If it were not for the gospel of Christ, we would—and we should—despair. What Noll points out is that this very gospel—this cross-centered view of history—contains an explanation of how the gospel itself can be so badly misused. Here is his summary, which penetrates to the bottom of the both-and nature of the God-loved, God-cursed world we live in:

"To explain the simultaneous manifestation of superlative good and pervasive malevolence in the history of race and religion, neither simple trust in human nature nor simple cynicism about American hypocrisy is adequate ... [Something else must explain the pervasive commingling of opposites.]
That commingling has included domination with liberation, false consciousness with genuine idealism, altruism with greed, self-seeking with self-sacrifice, economic independence with economic exploitation, tribalism with universalism, hatred with love.

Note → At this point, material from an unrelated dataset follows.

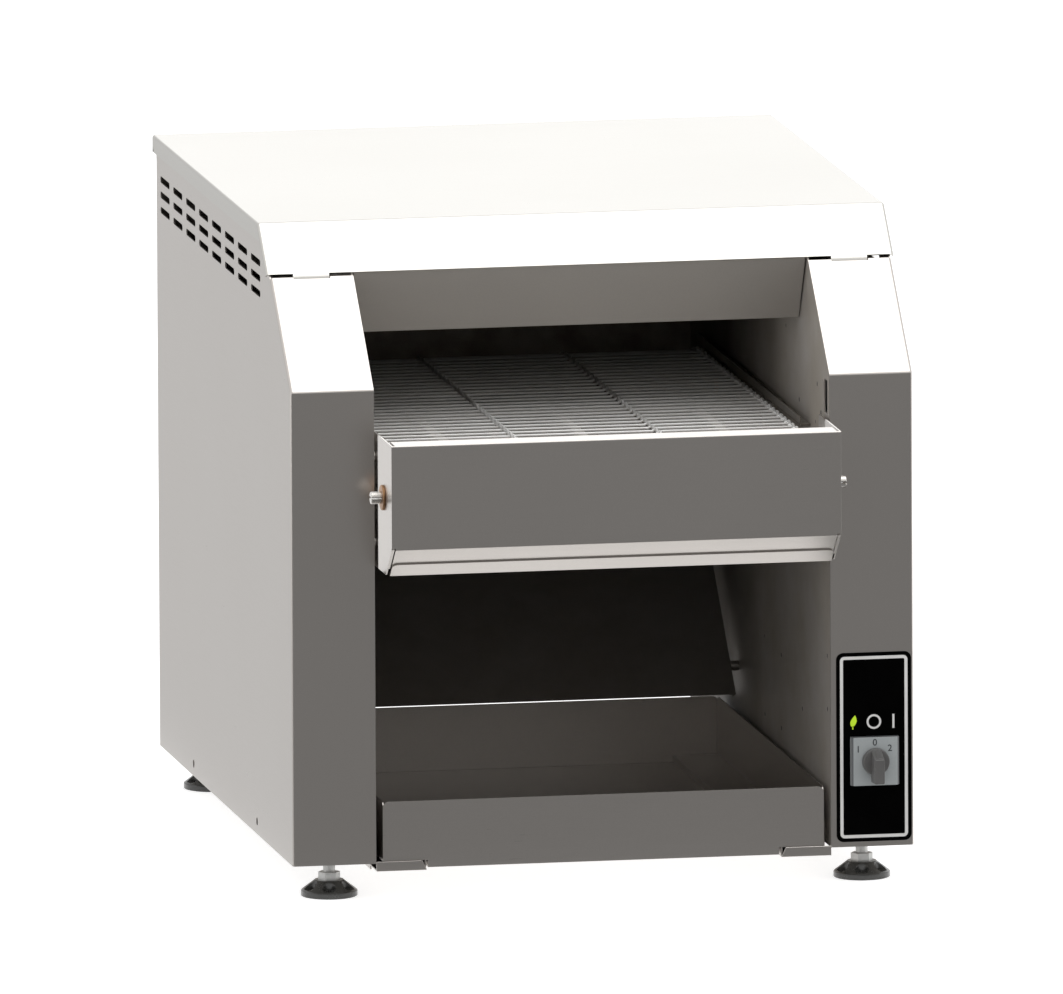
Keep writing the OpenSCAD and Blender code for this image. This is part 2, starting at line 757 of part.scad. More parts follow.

Any final explanation for the conundrums of American history must be able to account for a mind-stretching conjunction of opposites.
It must evoke both the goodness of the human creation and the persistence of evil in all branches of humanity... It must show how the best human creatures are sabotaged by their own hubris and the worst human depredations are enlightened by unexpected shafts of light... It must be able to hold these contradictions, antinomies, and paradoxes in one cohesive vision."

Is there such a vision? Noll believes there is. He calls it “historic Christian faith.”

"From the much used and much abused Scriptures, a long line of Christian readers have affirmed in varying accents and diverse emphases a transcendent account of profound complexity to take the measure of human nature and human achievement...
God made humans, and the creation was good—yet at the same time, humankind is fallen and will never escape the effects of sin. Further, God offers in the work of his Son, Jesus Christ, and in the power of the Holy Spirit, the transforming prospect of redemption— yet redemption never equals perfection; the redeemed must always recognize their own shortcomings and be filled with gratitude for all the gifts of creation, including all other human creatures.
Ultimately, because the manifestation of God in Jesus Christ is, at the same time, so thoroughly human and so thoroughly divine, so completely infinite and so completely finite, the heart of the Christian faith offers the hint of an explanation for how the commingling of contradictions, antinomies, and paradoxes can occur in other spheres of life."

Paradoxically, the very paradoxes of good and evil in history—and in imperfect Christian hearts—bear witness to the Christian vision as the best explanation of why things are the way they are. In the end, the true historian becomes an apologist.

The gospel is the power of God to save. But that power is working progressively—not with instantaneous perfection—in the lives of those who believe it, and therefore in the church and in the world. There is remaining sin in all of us and in all of our institutions. This is our confession. It humbles us and breaks our hearts, but because of Christ, it does not paralyze us in the pursuit of racial harmony.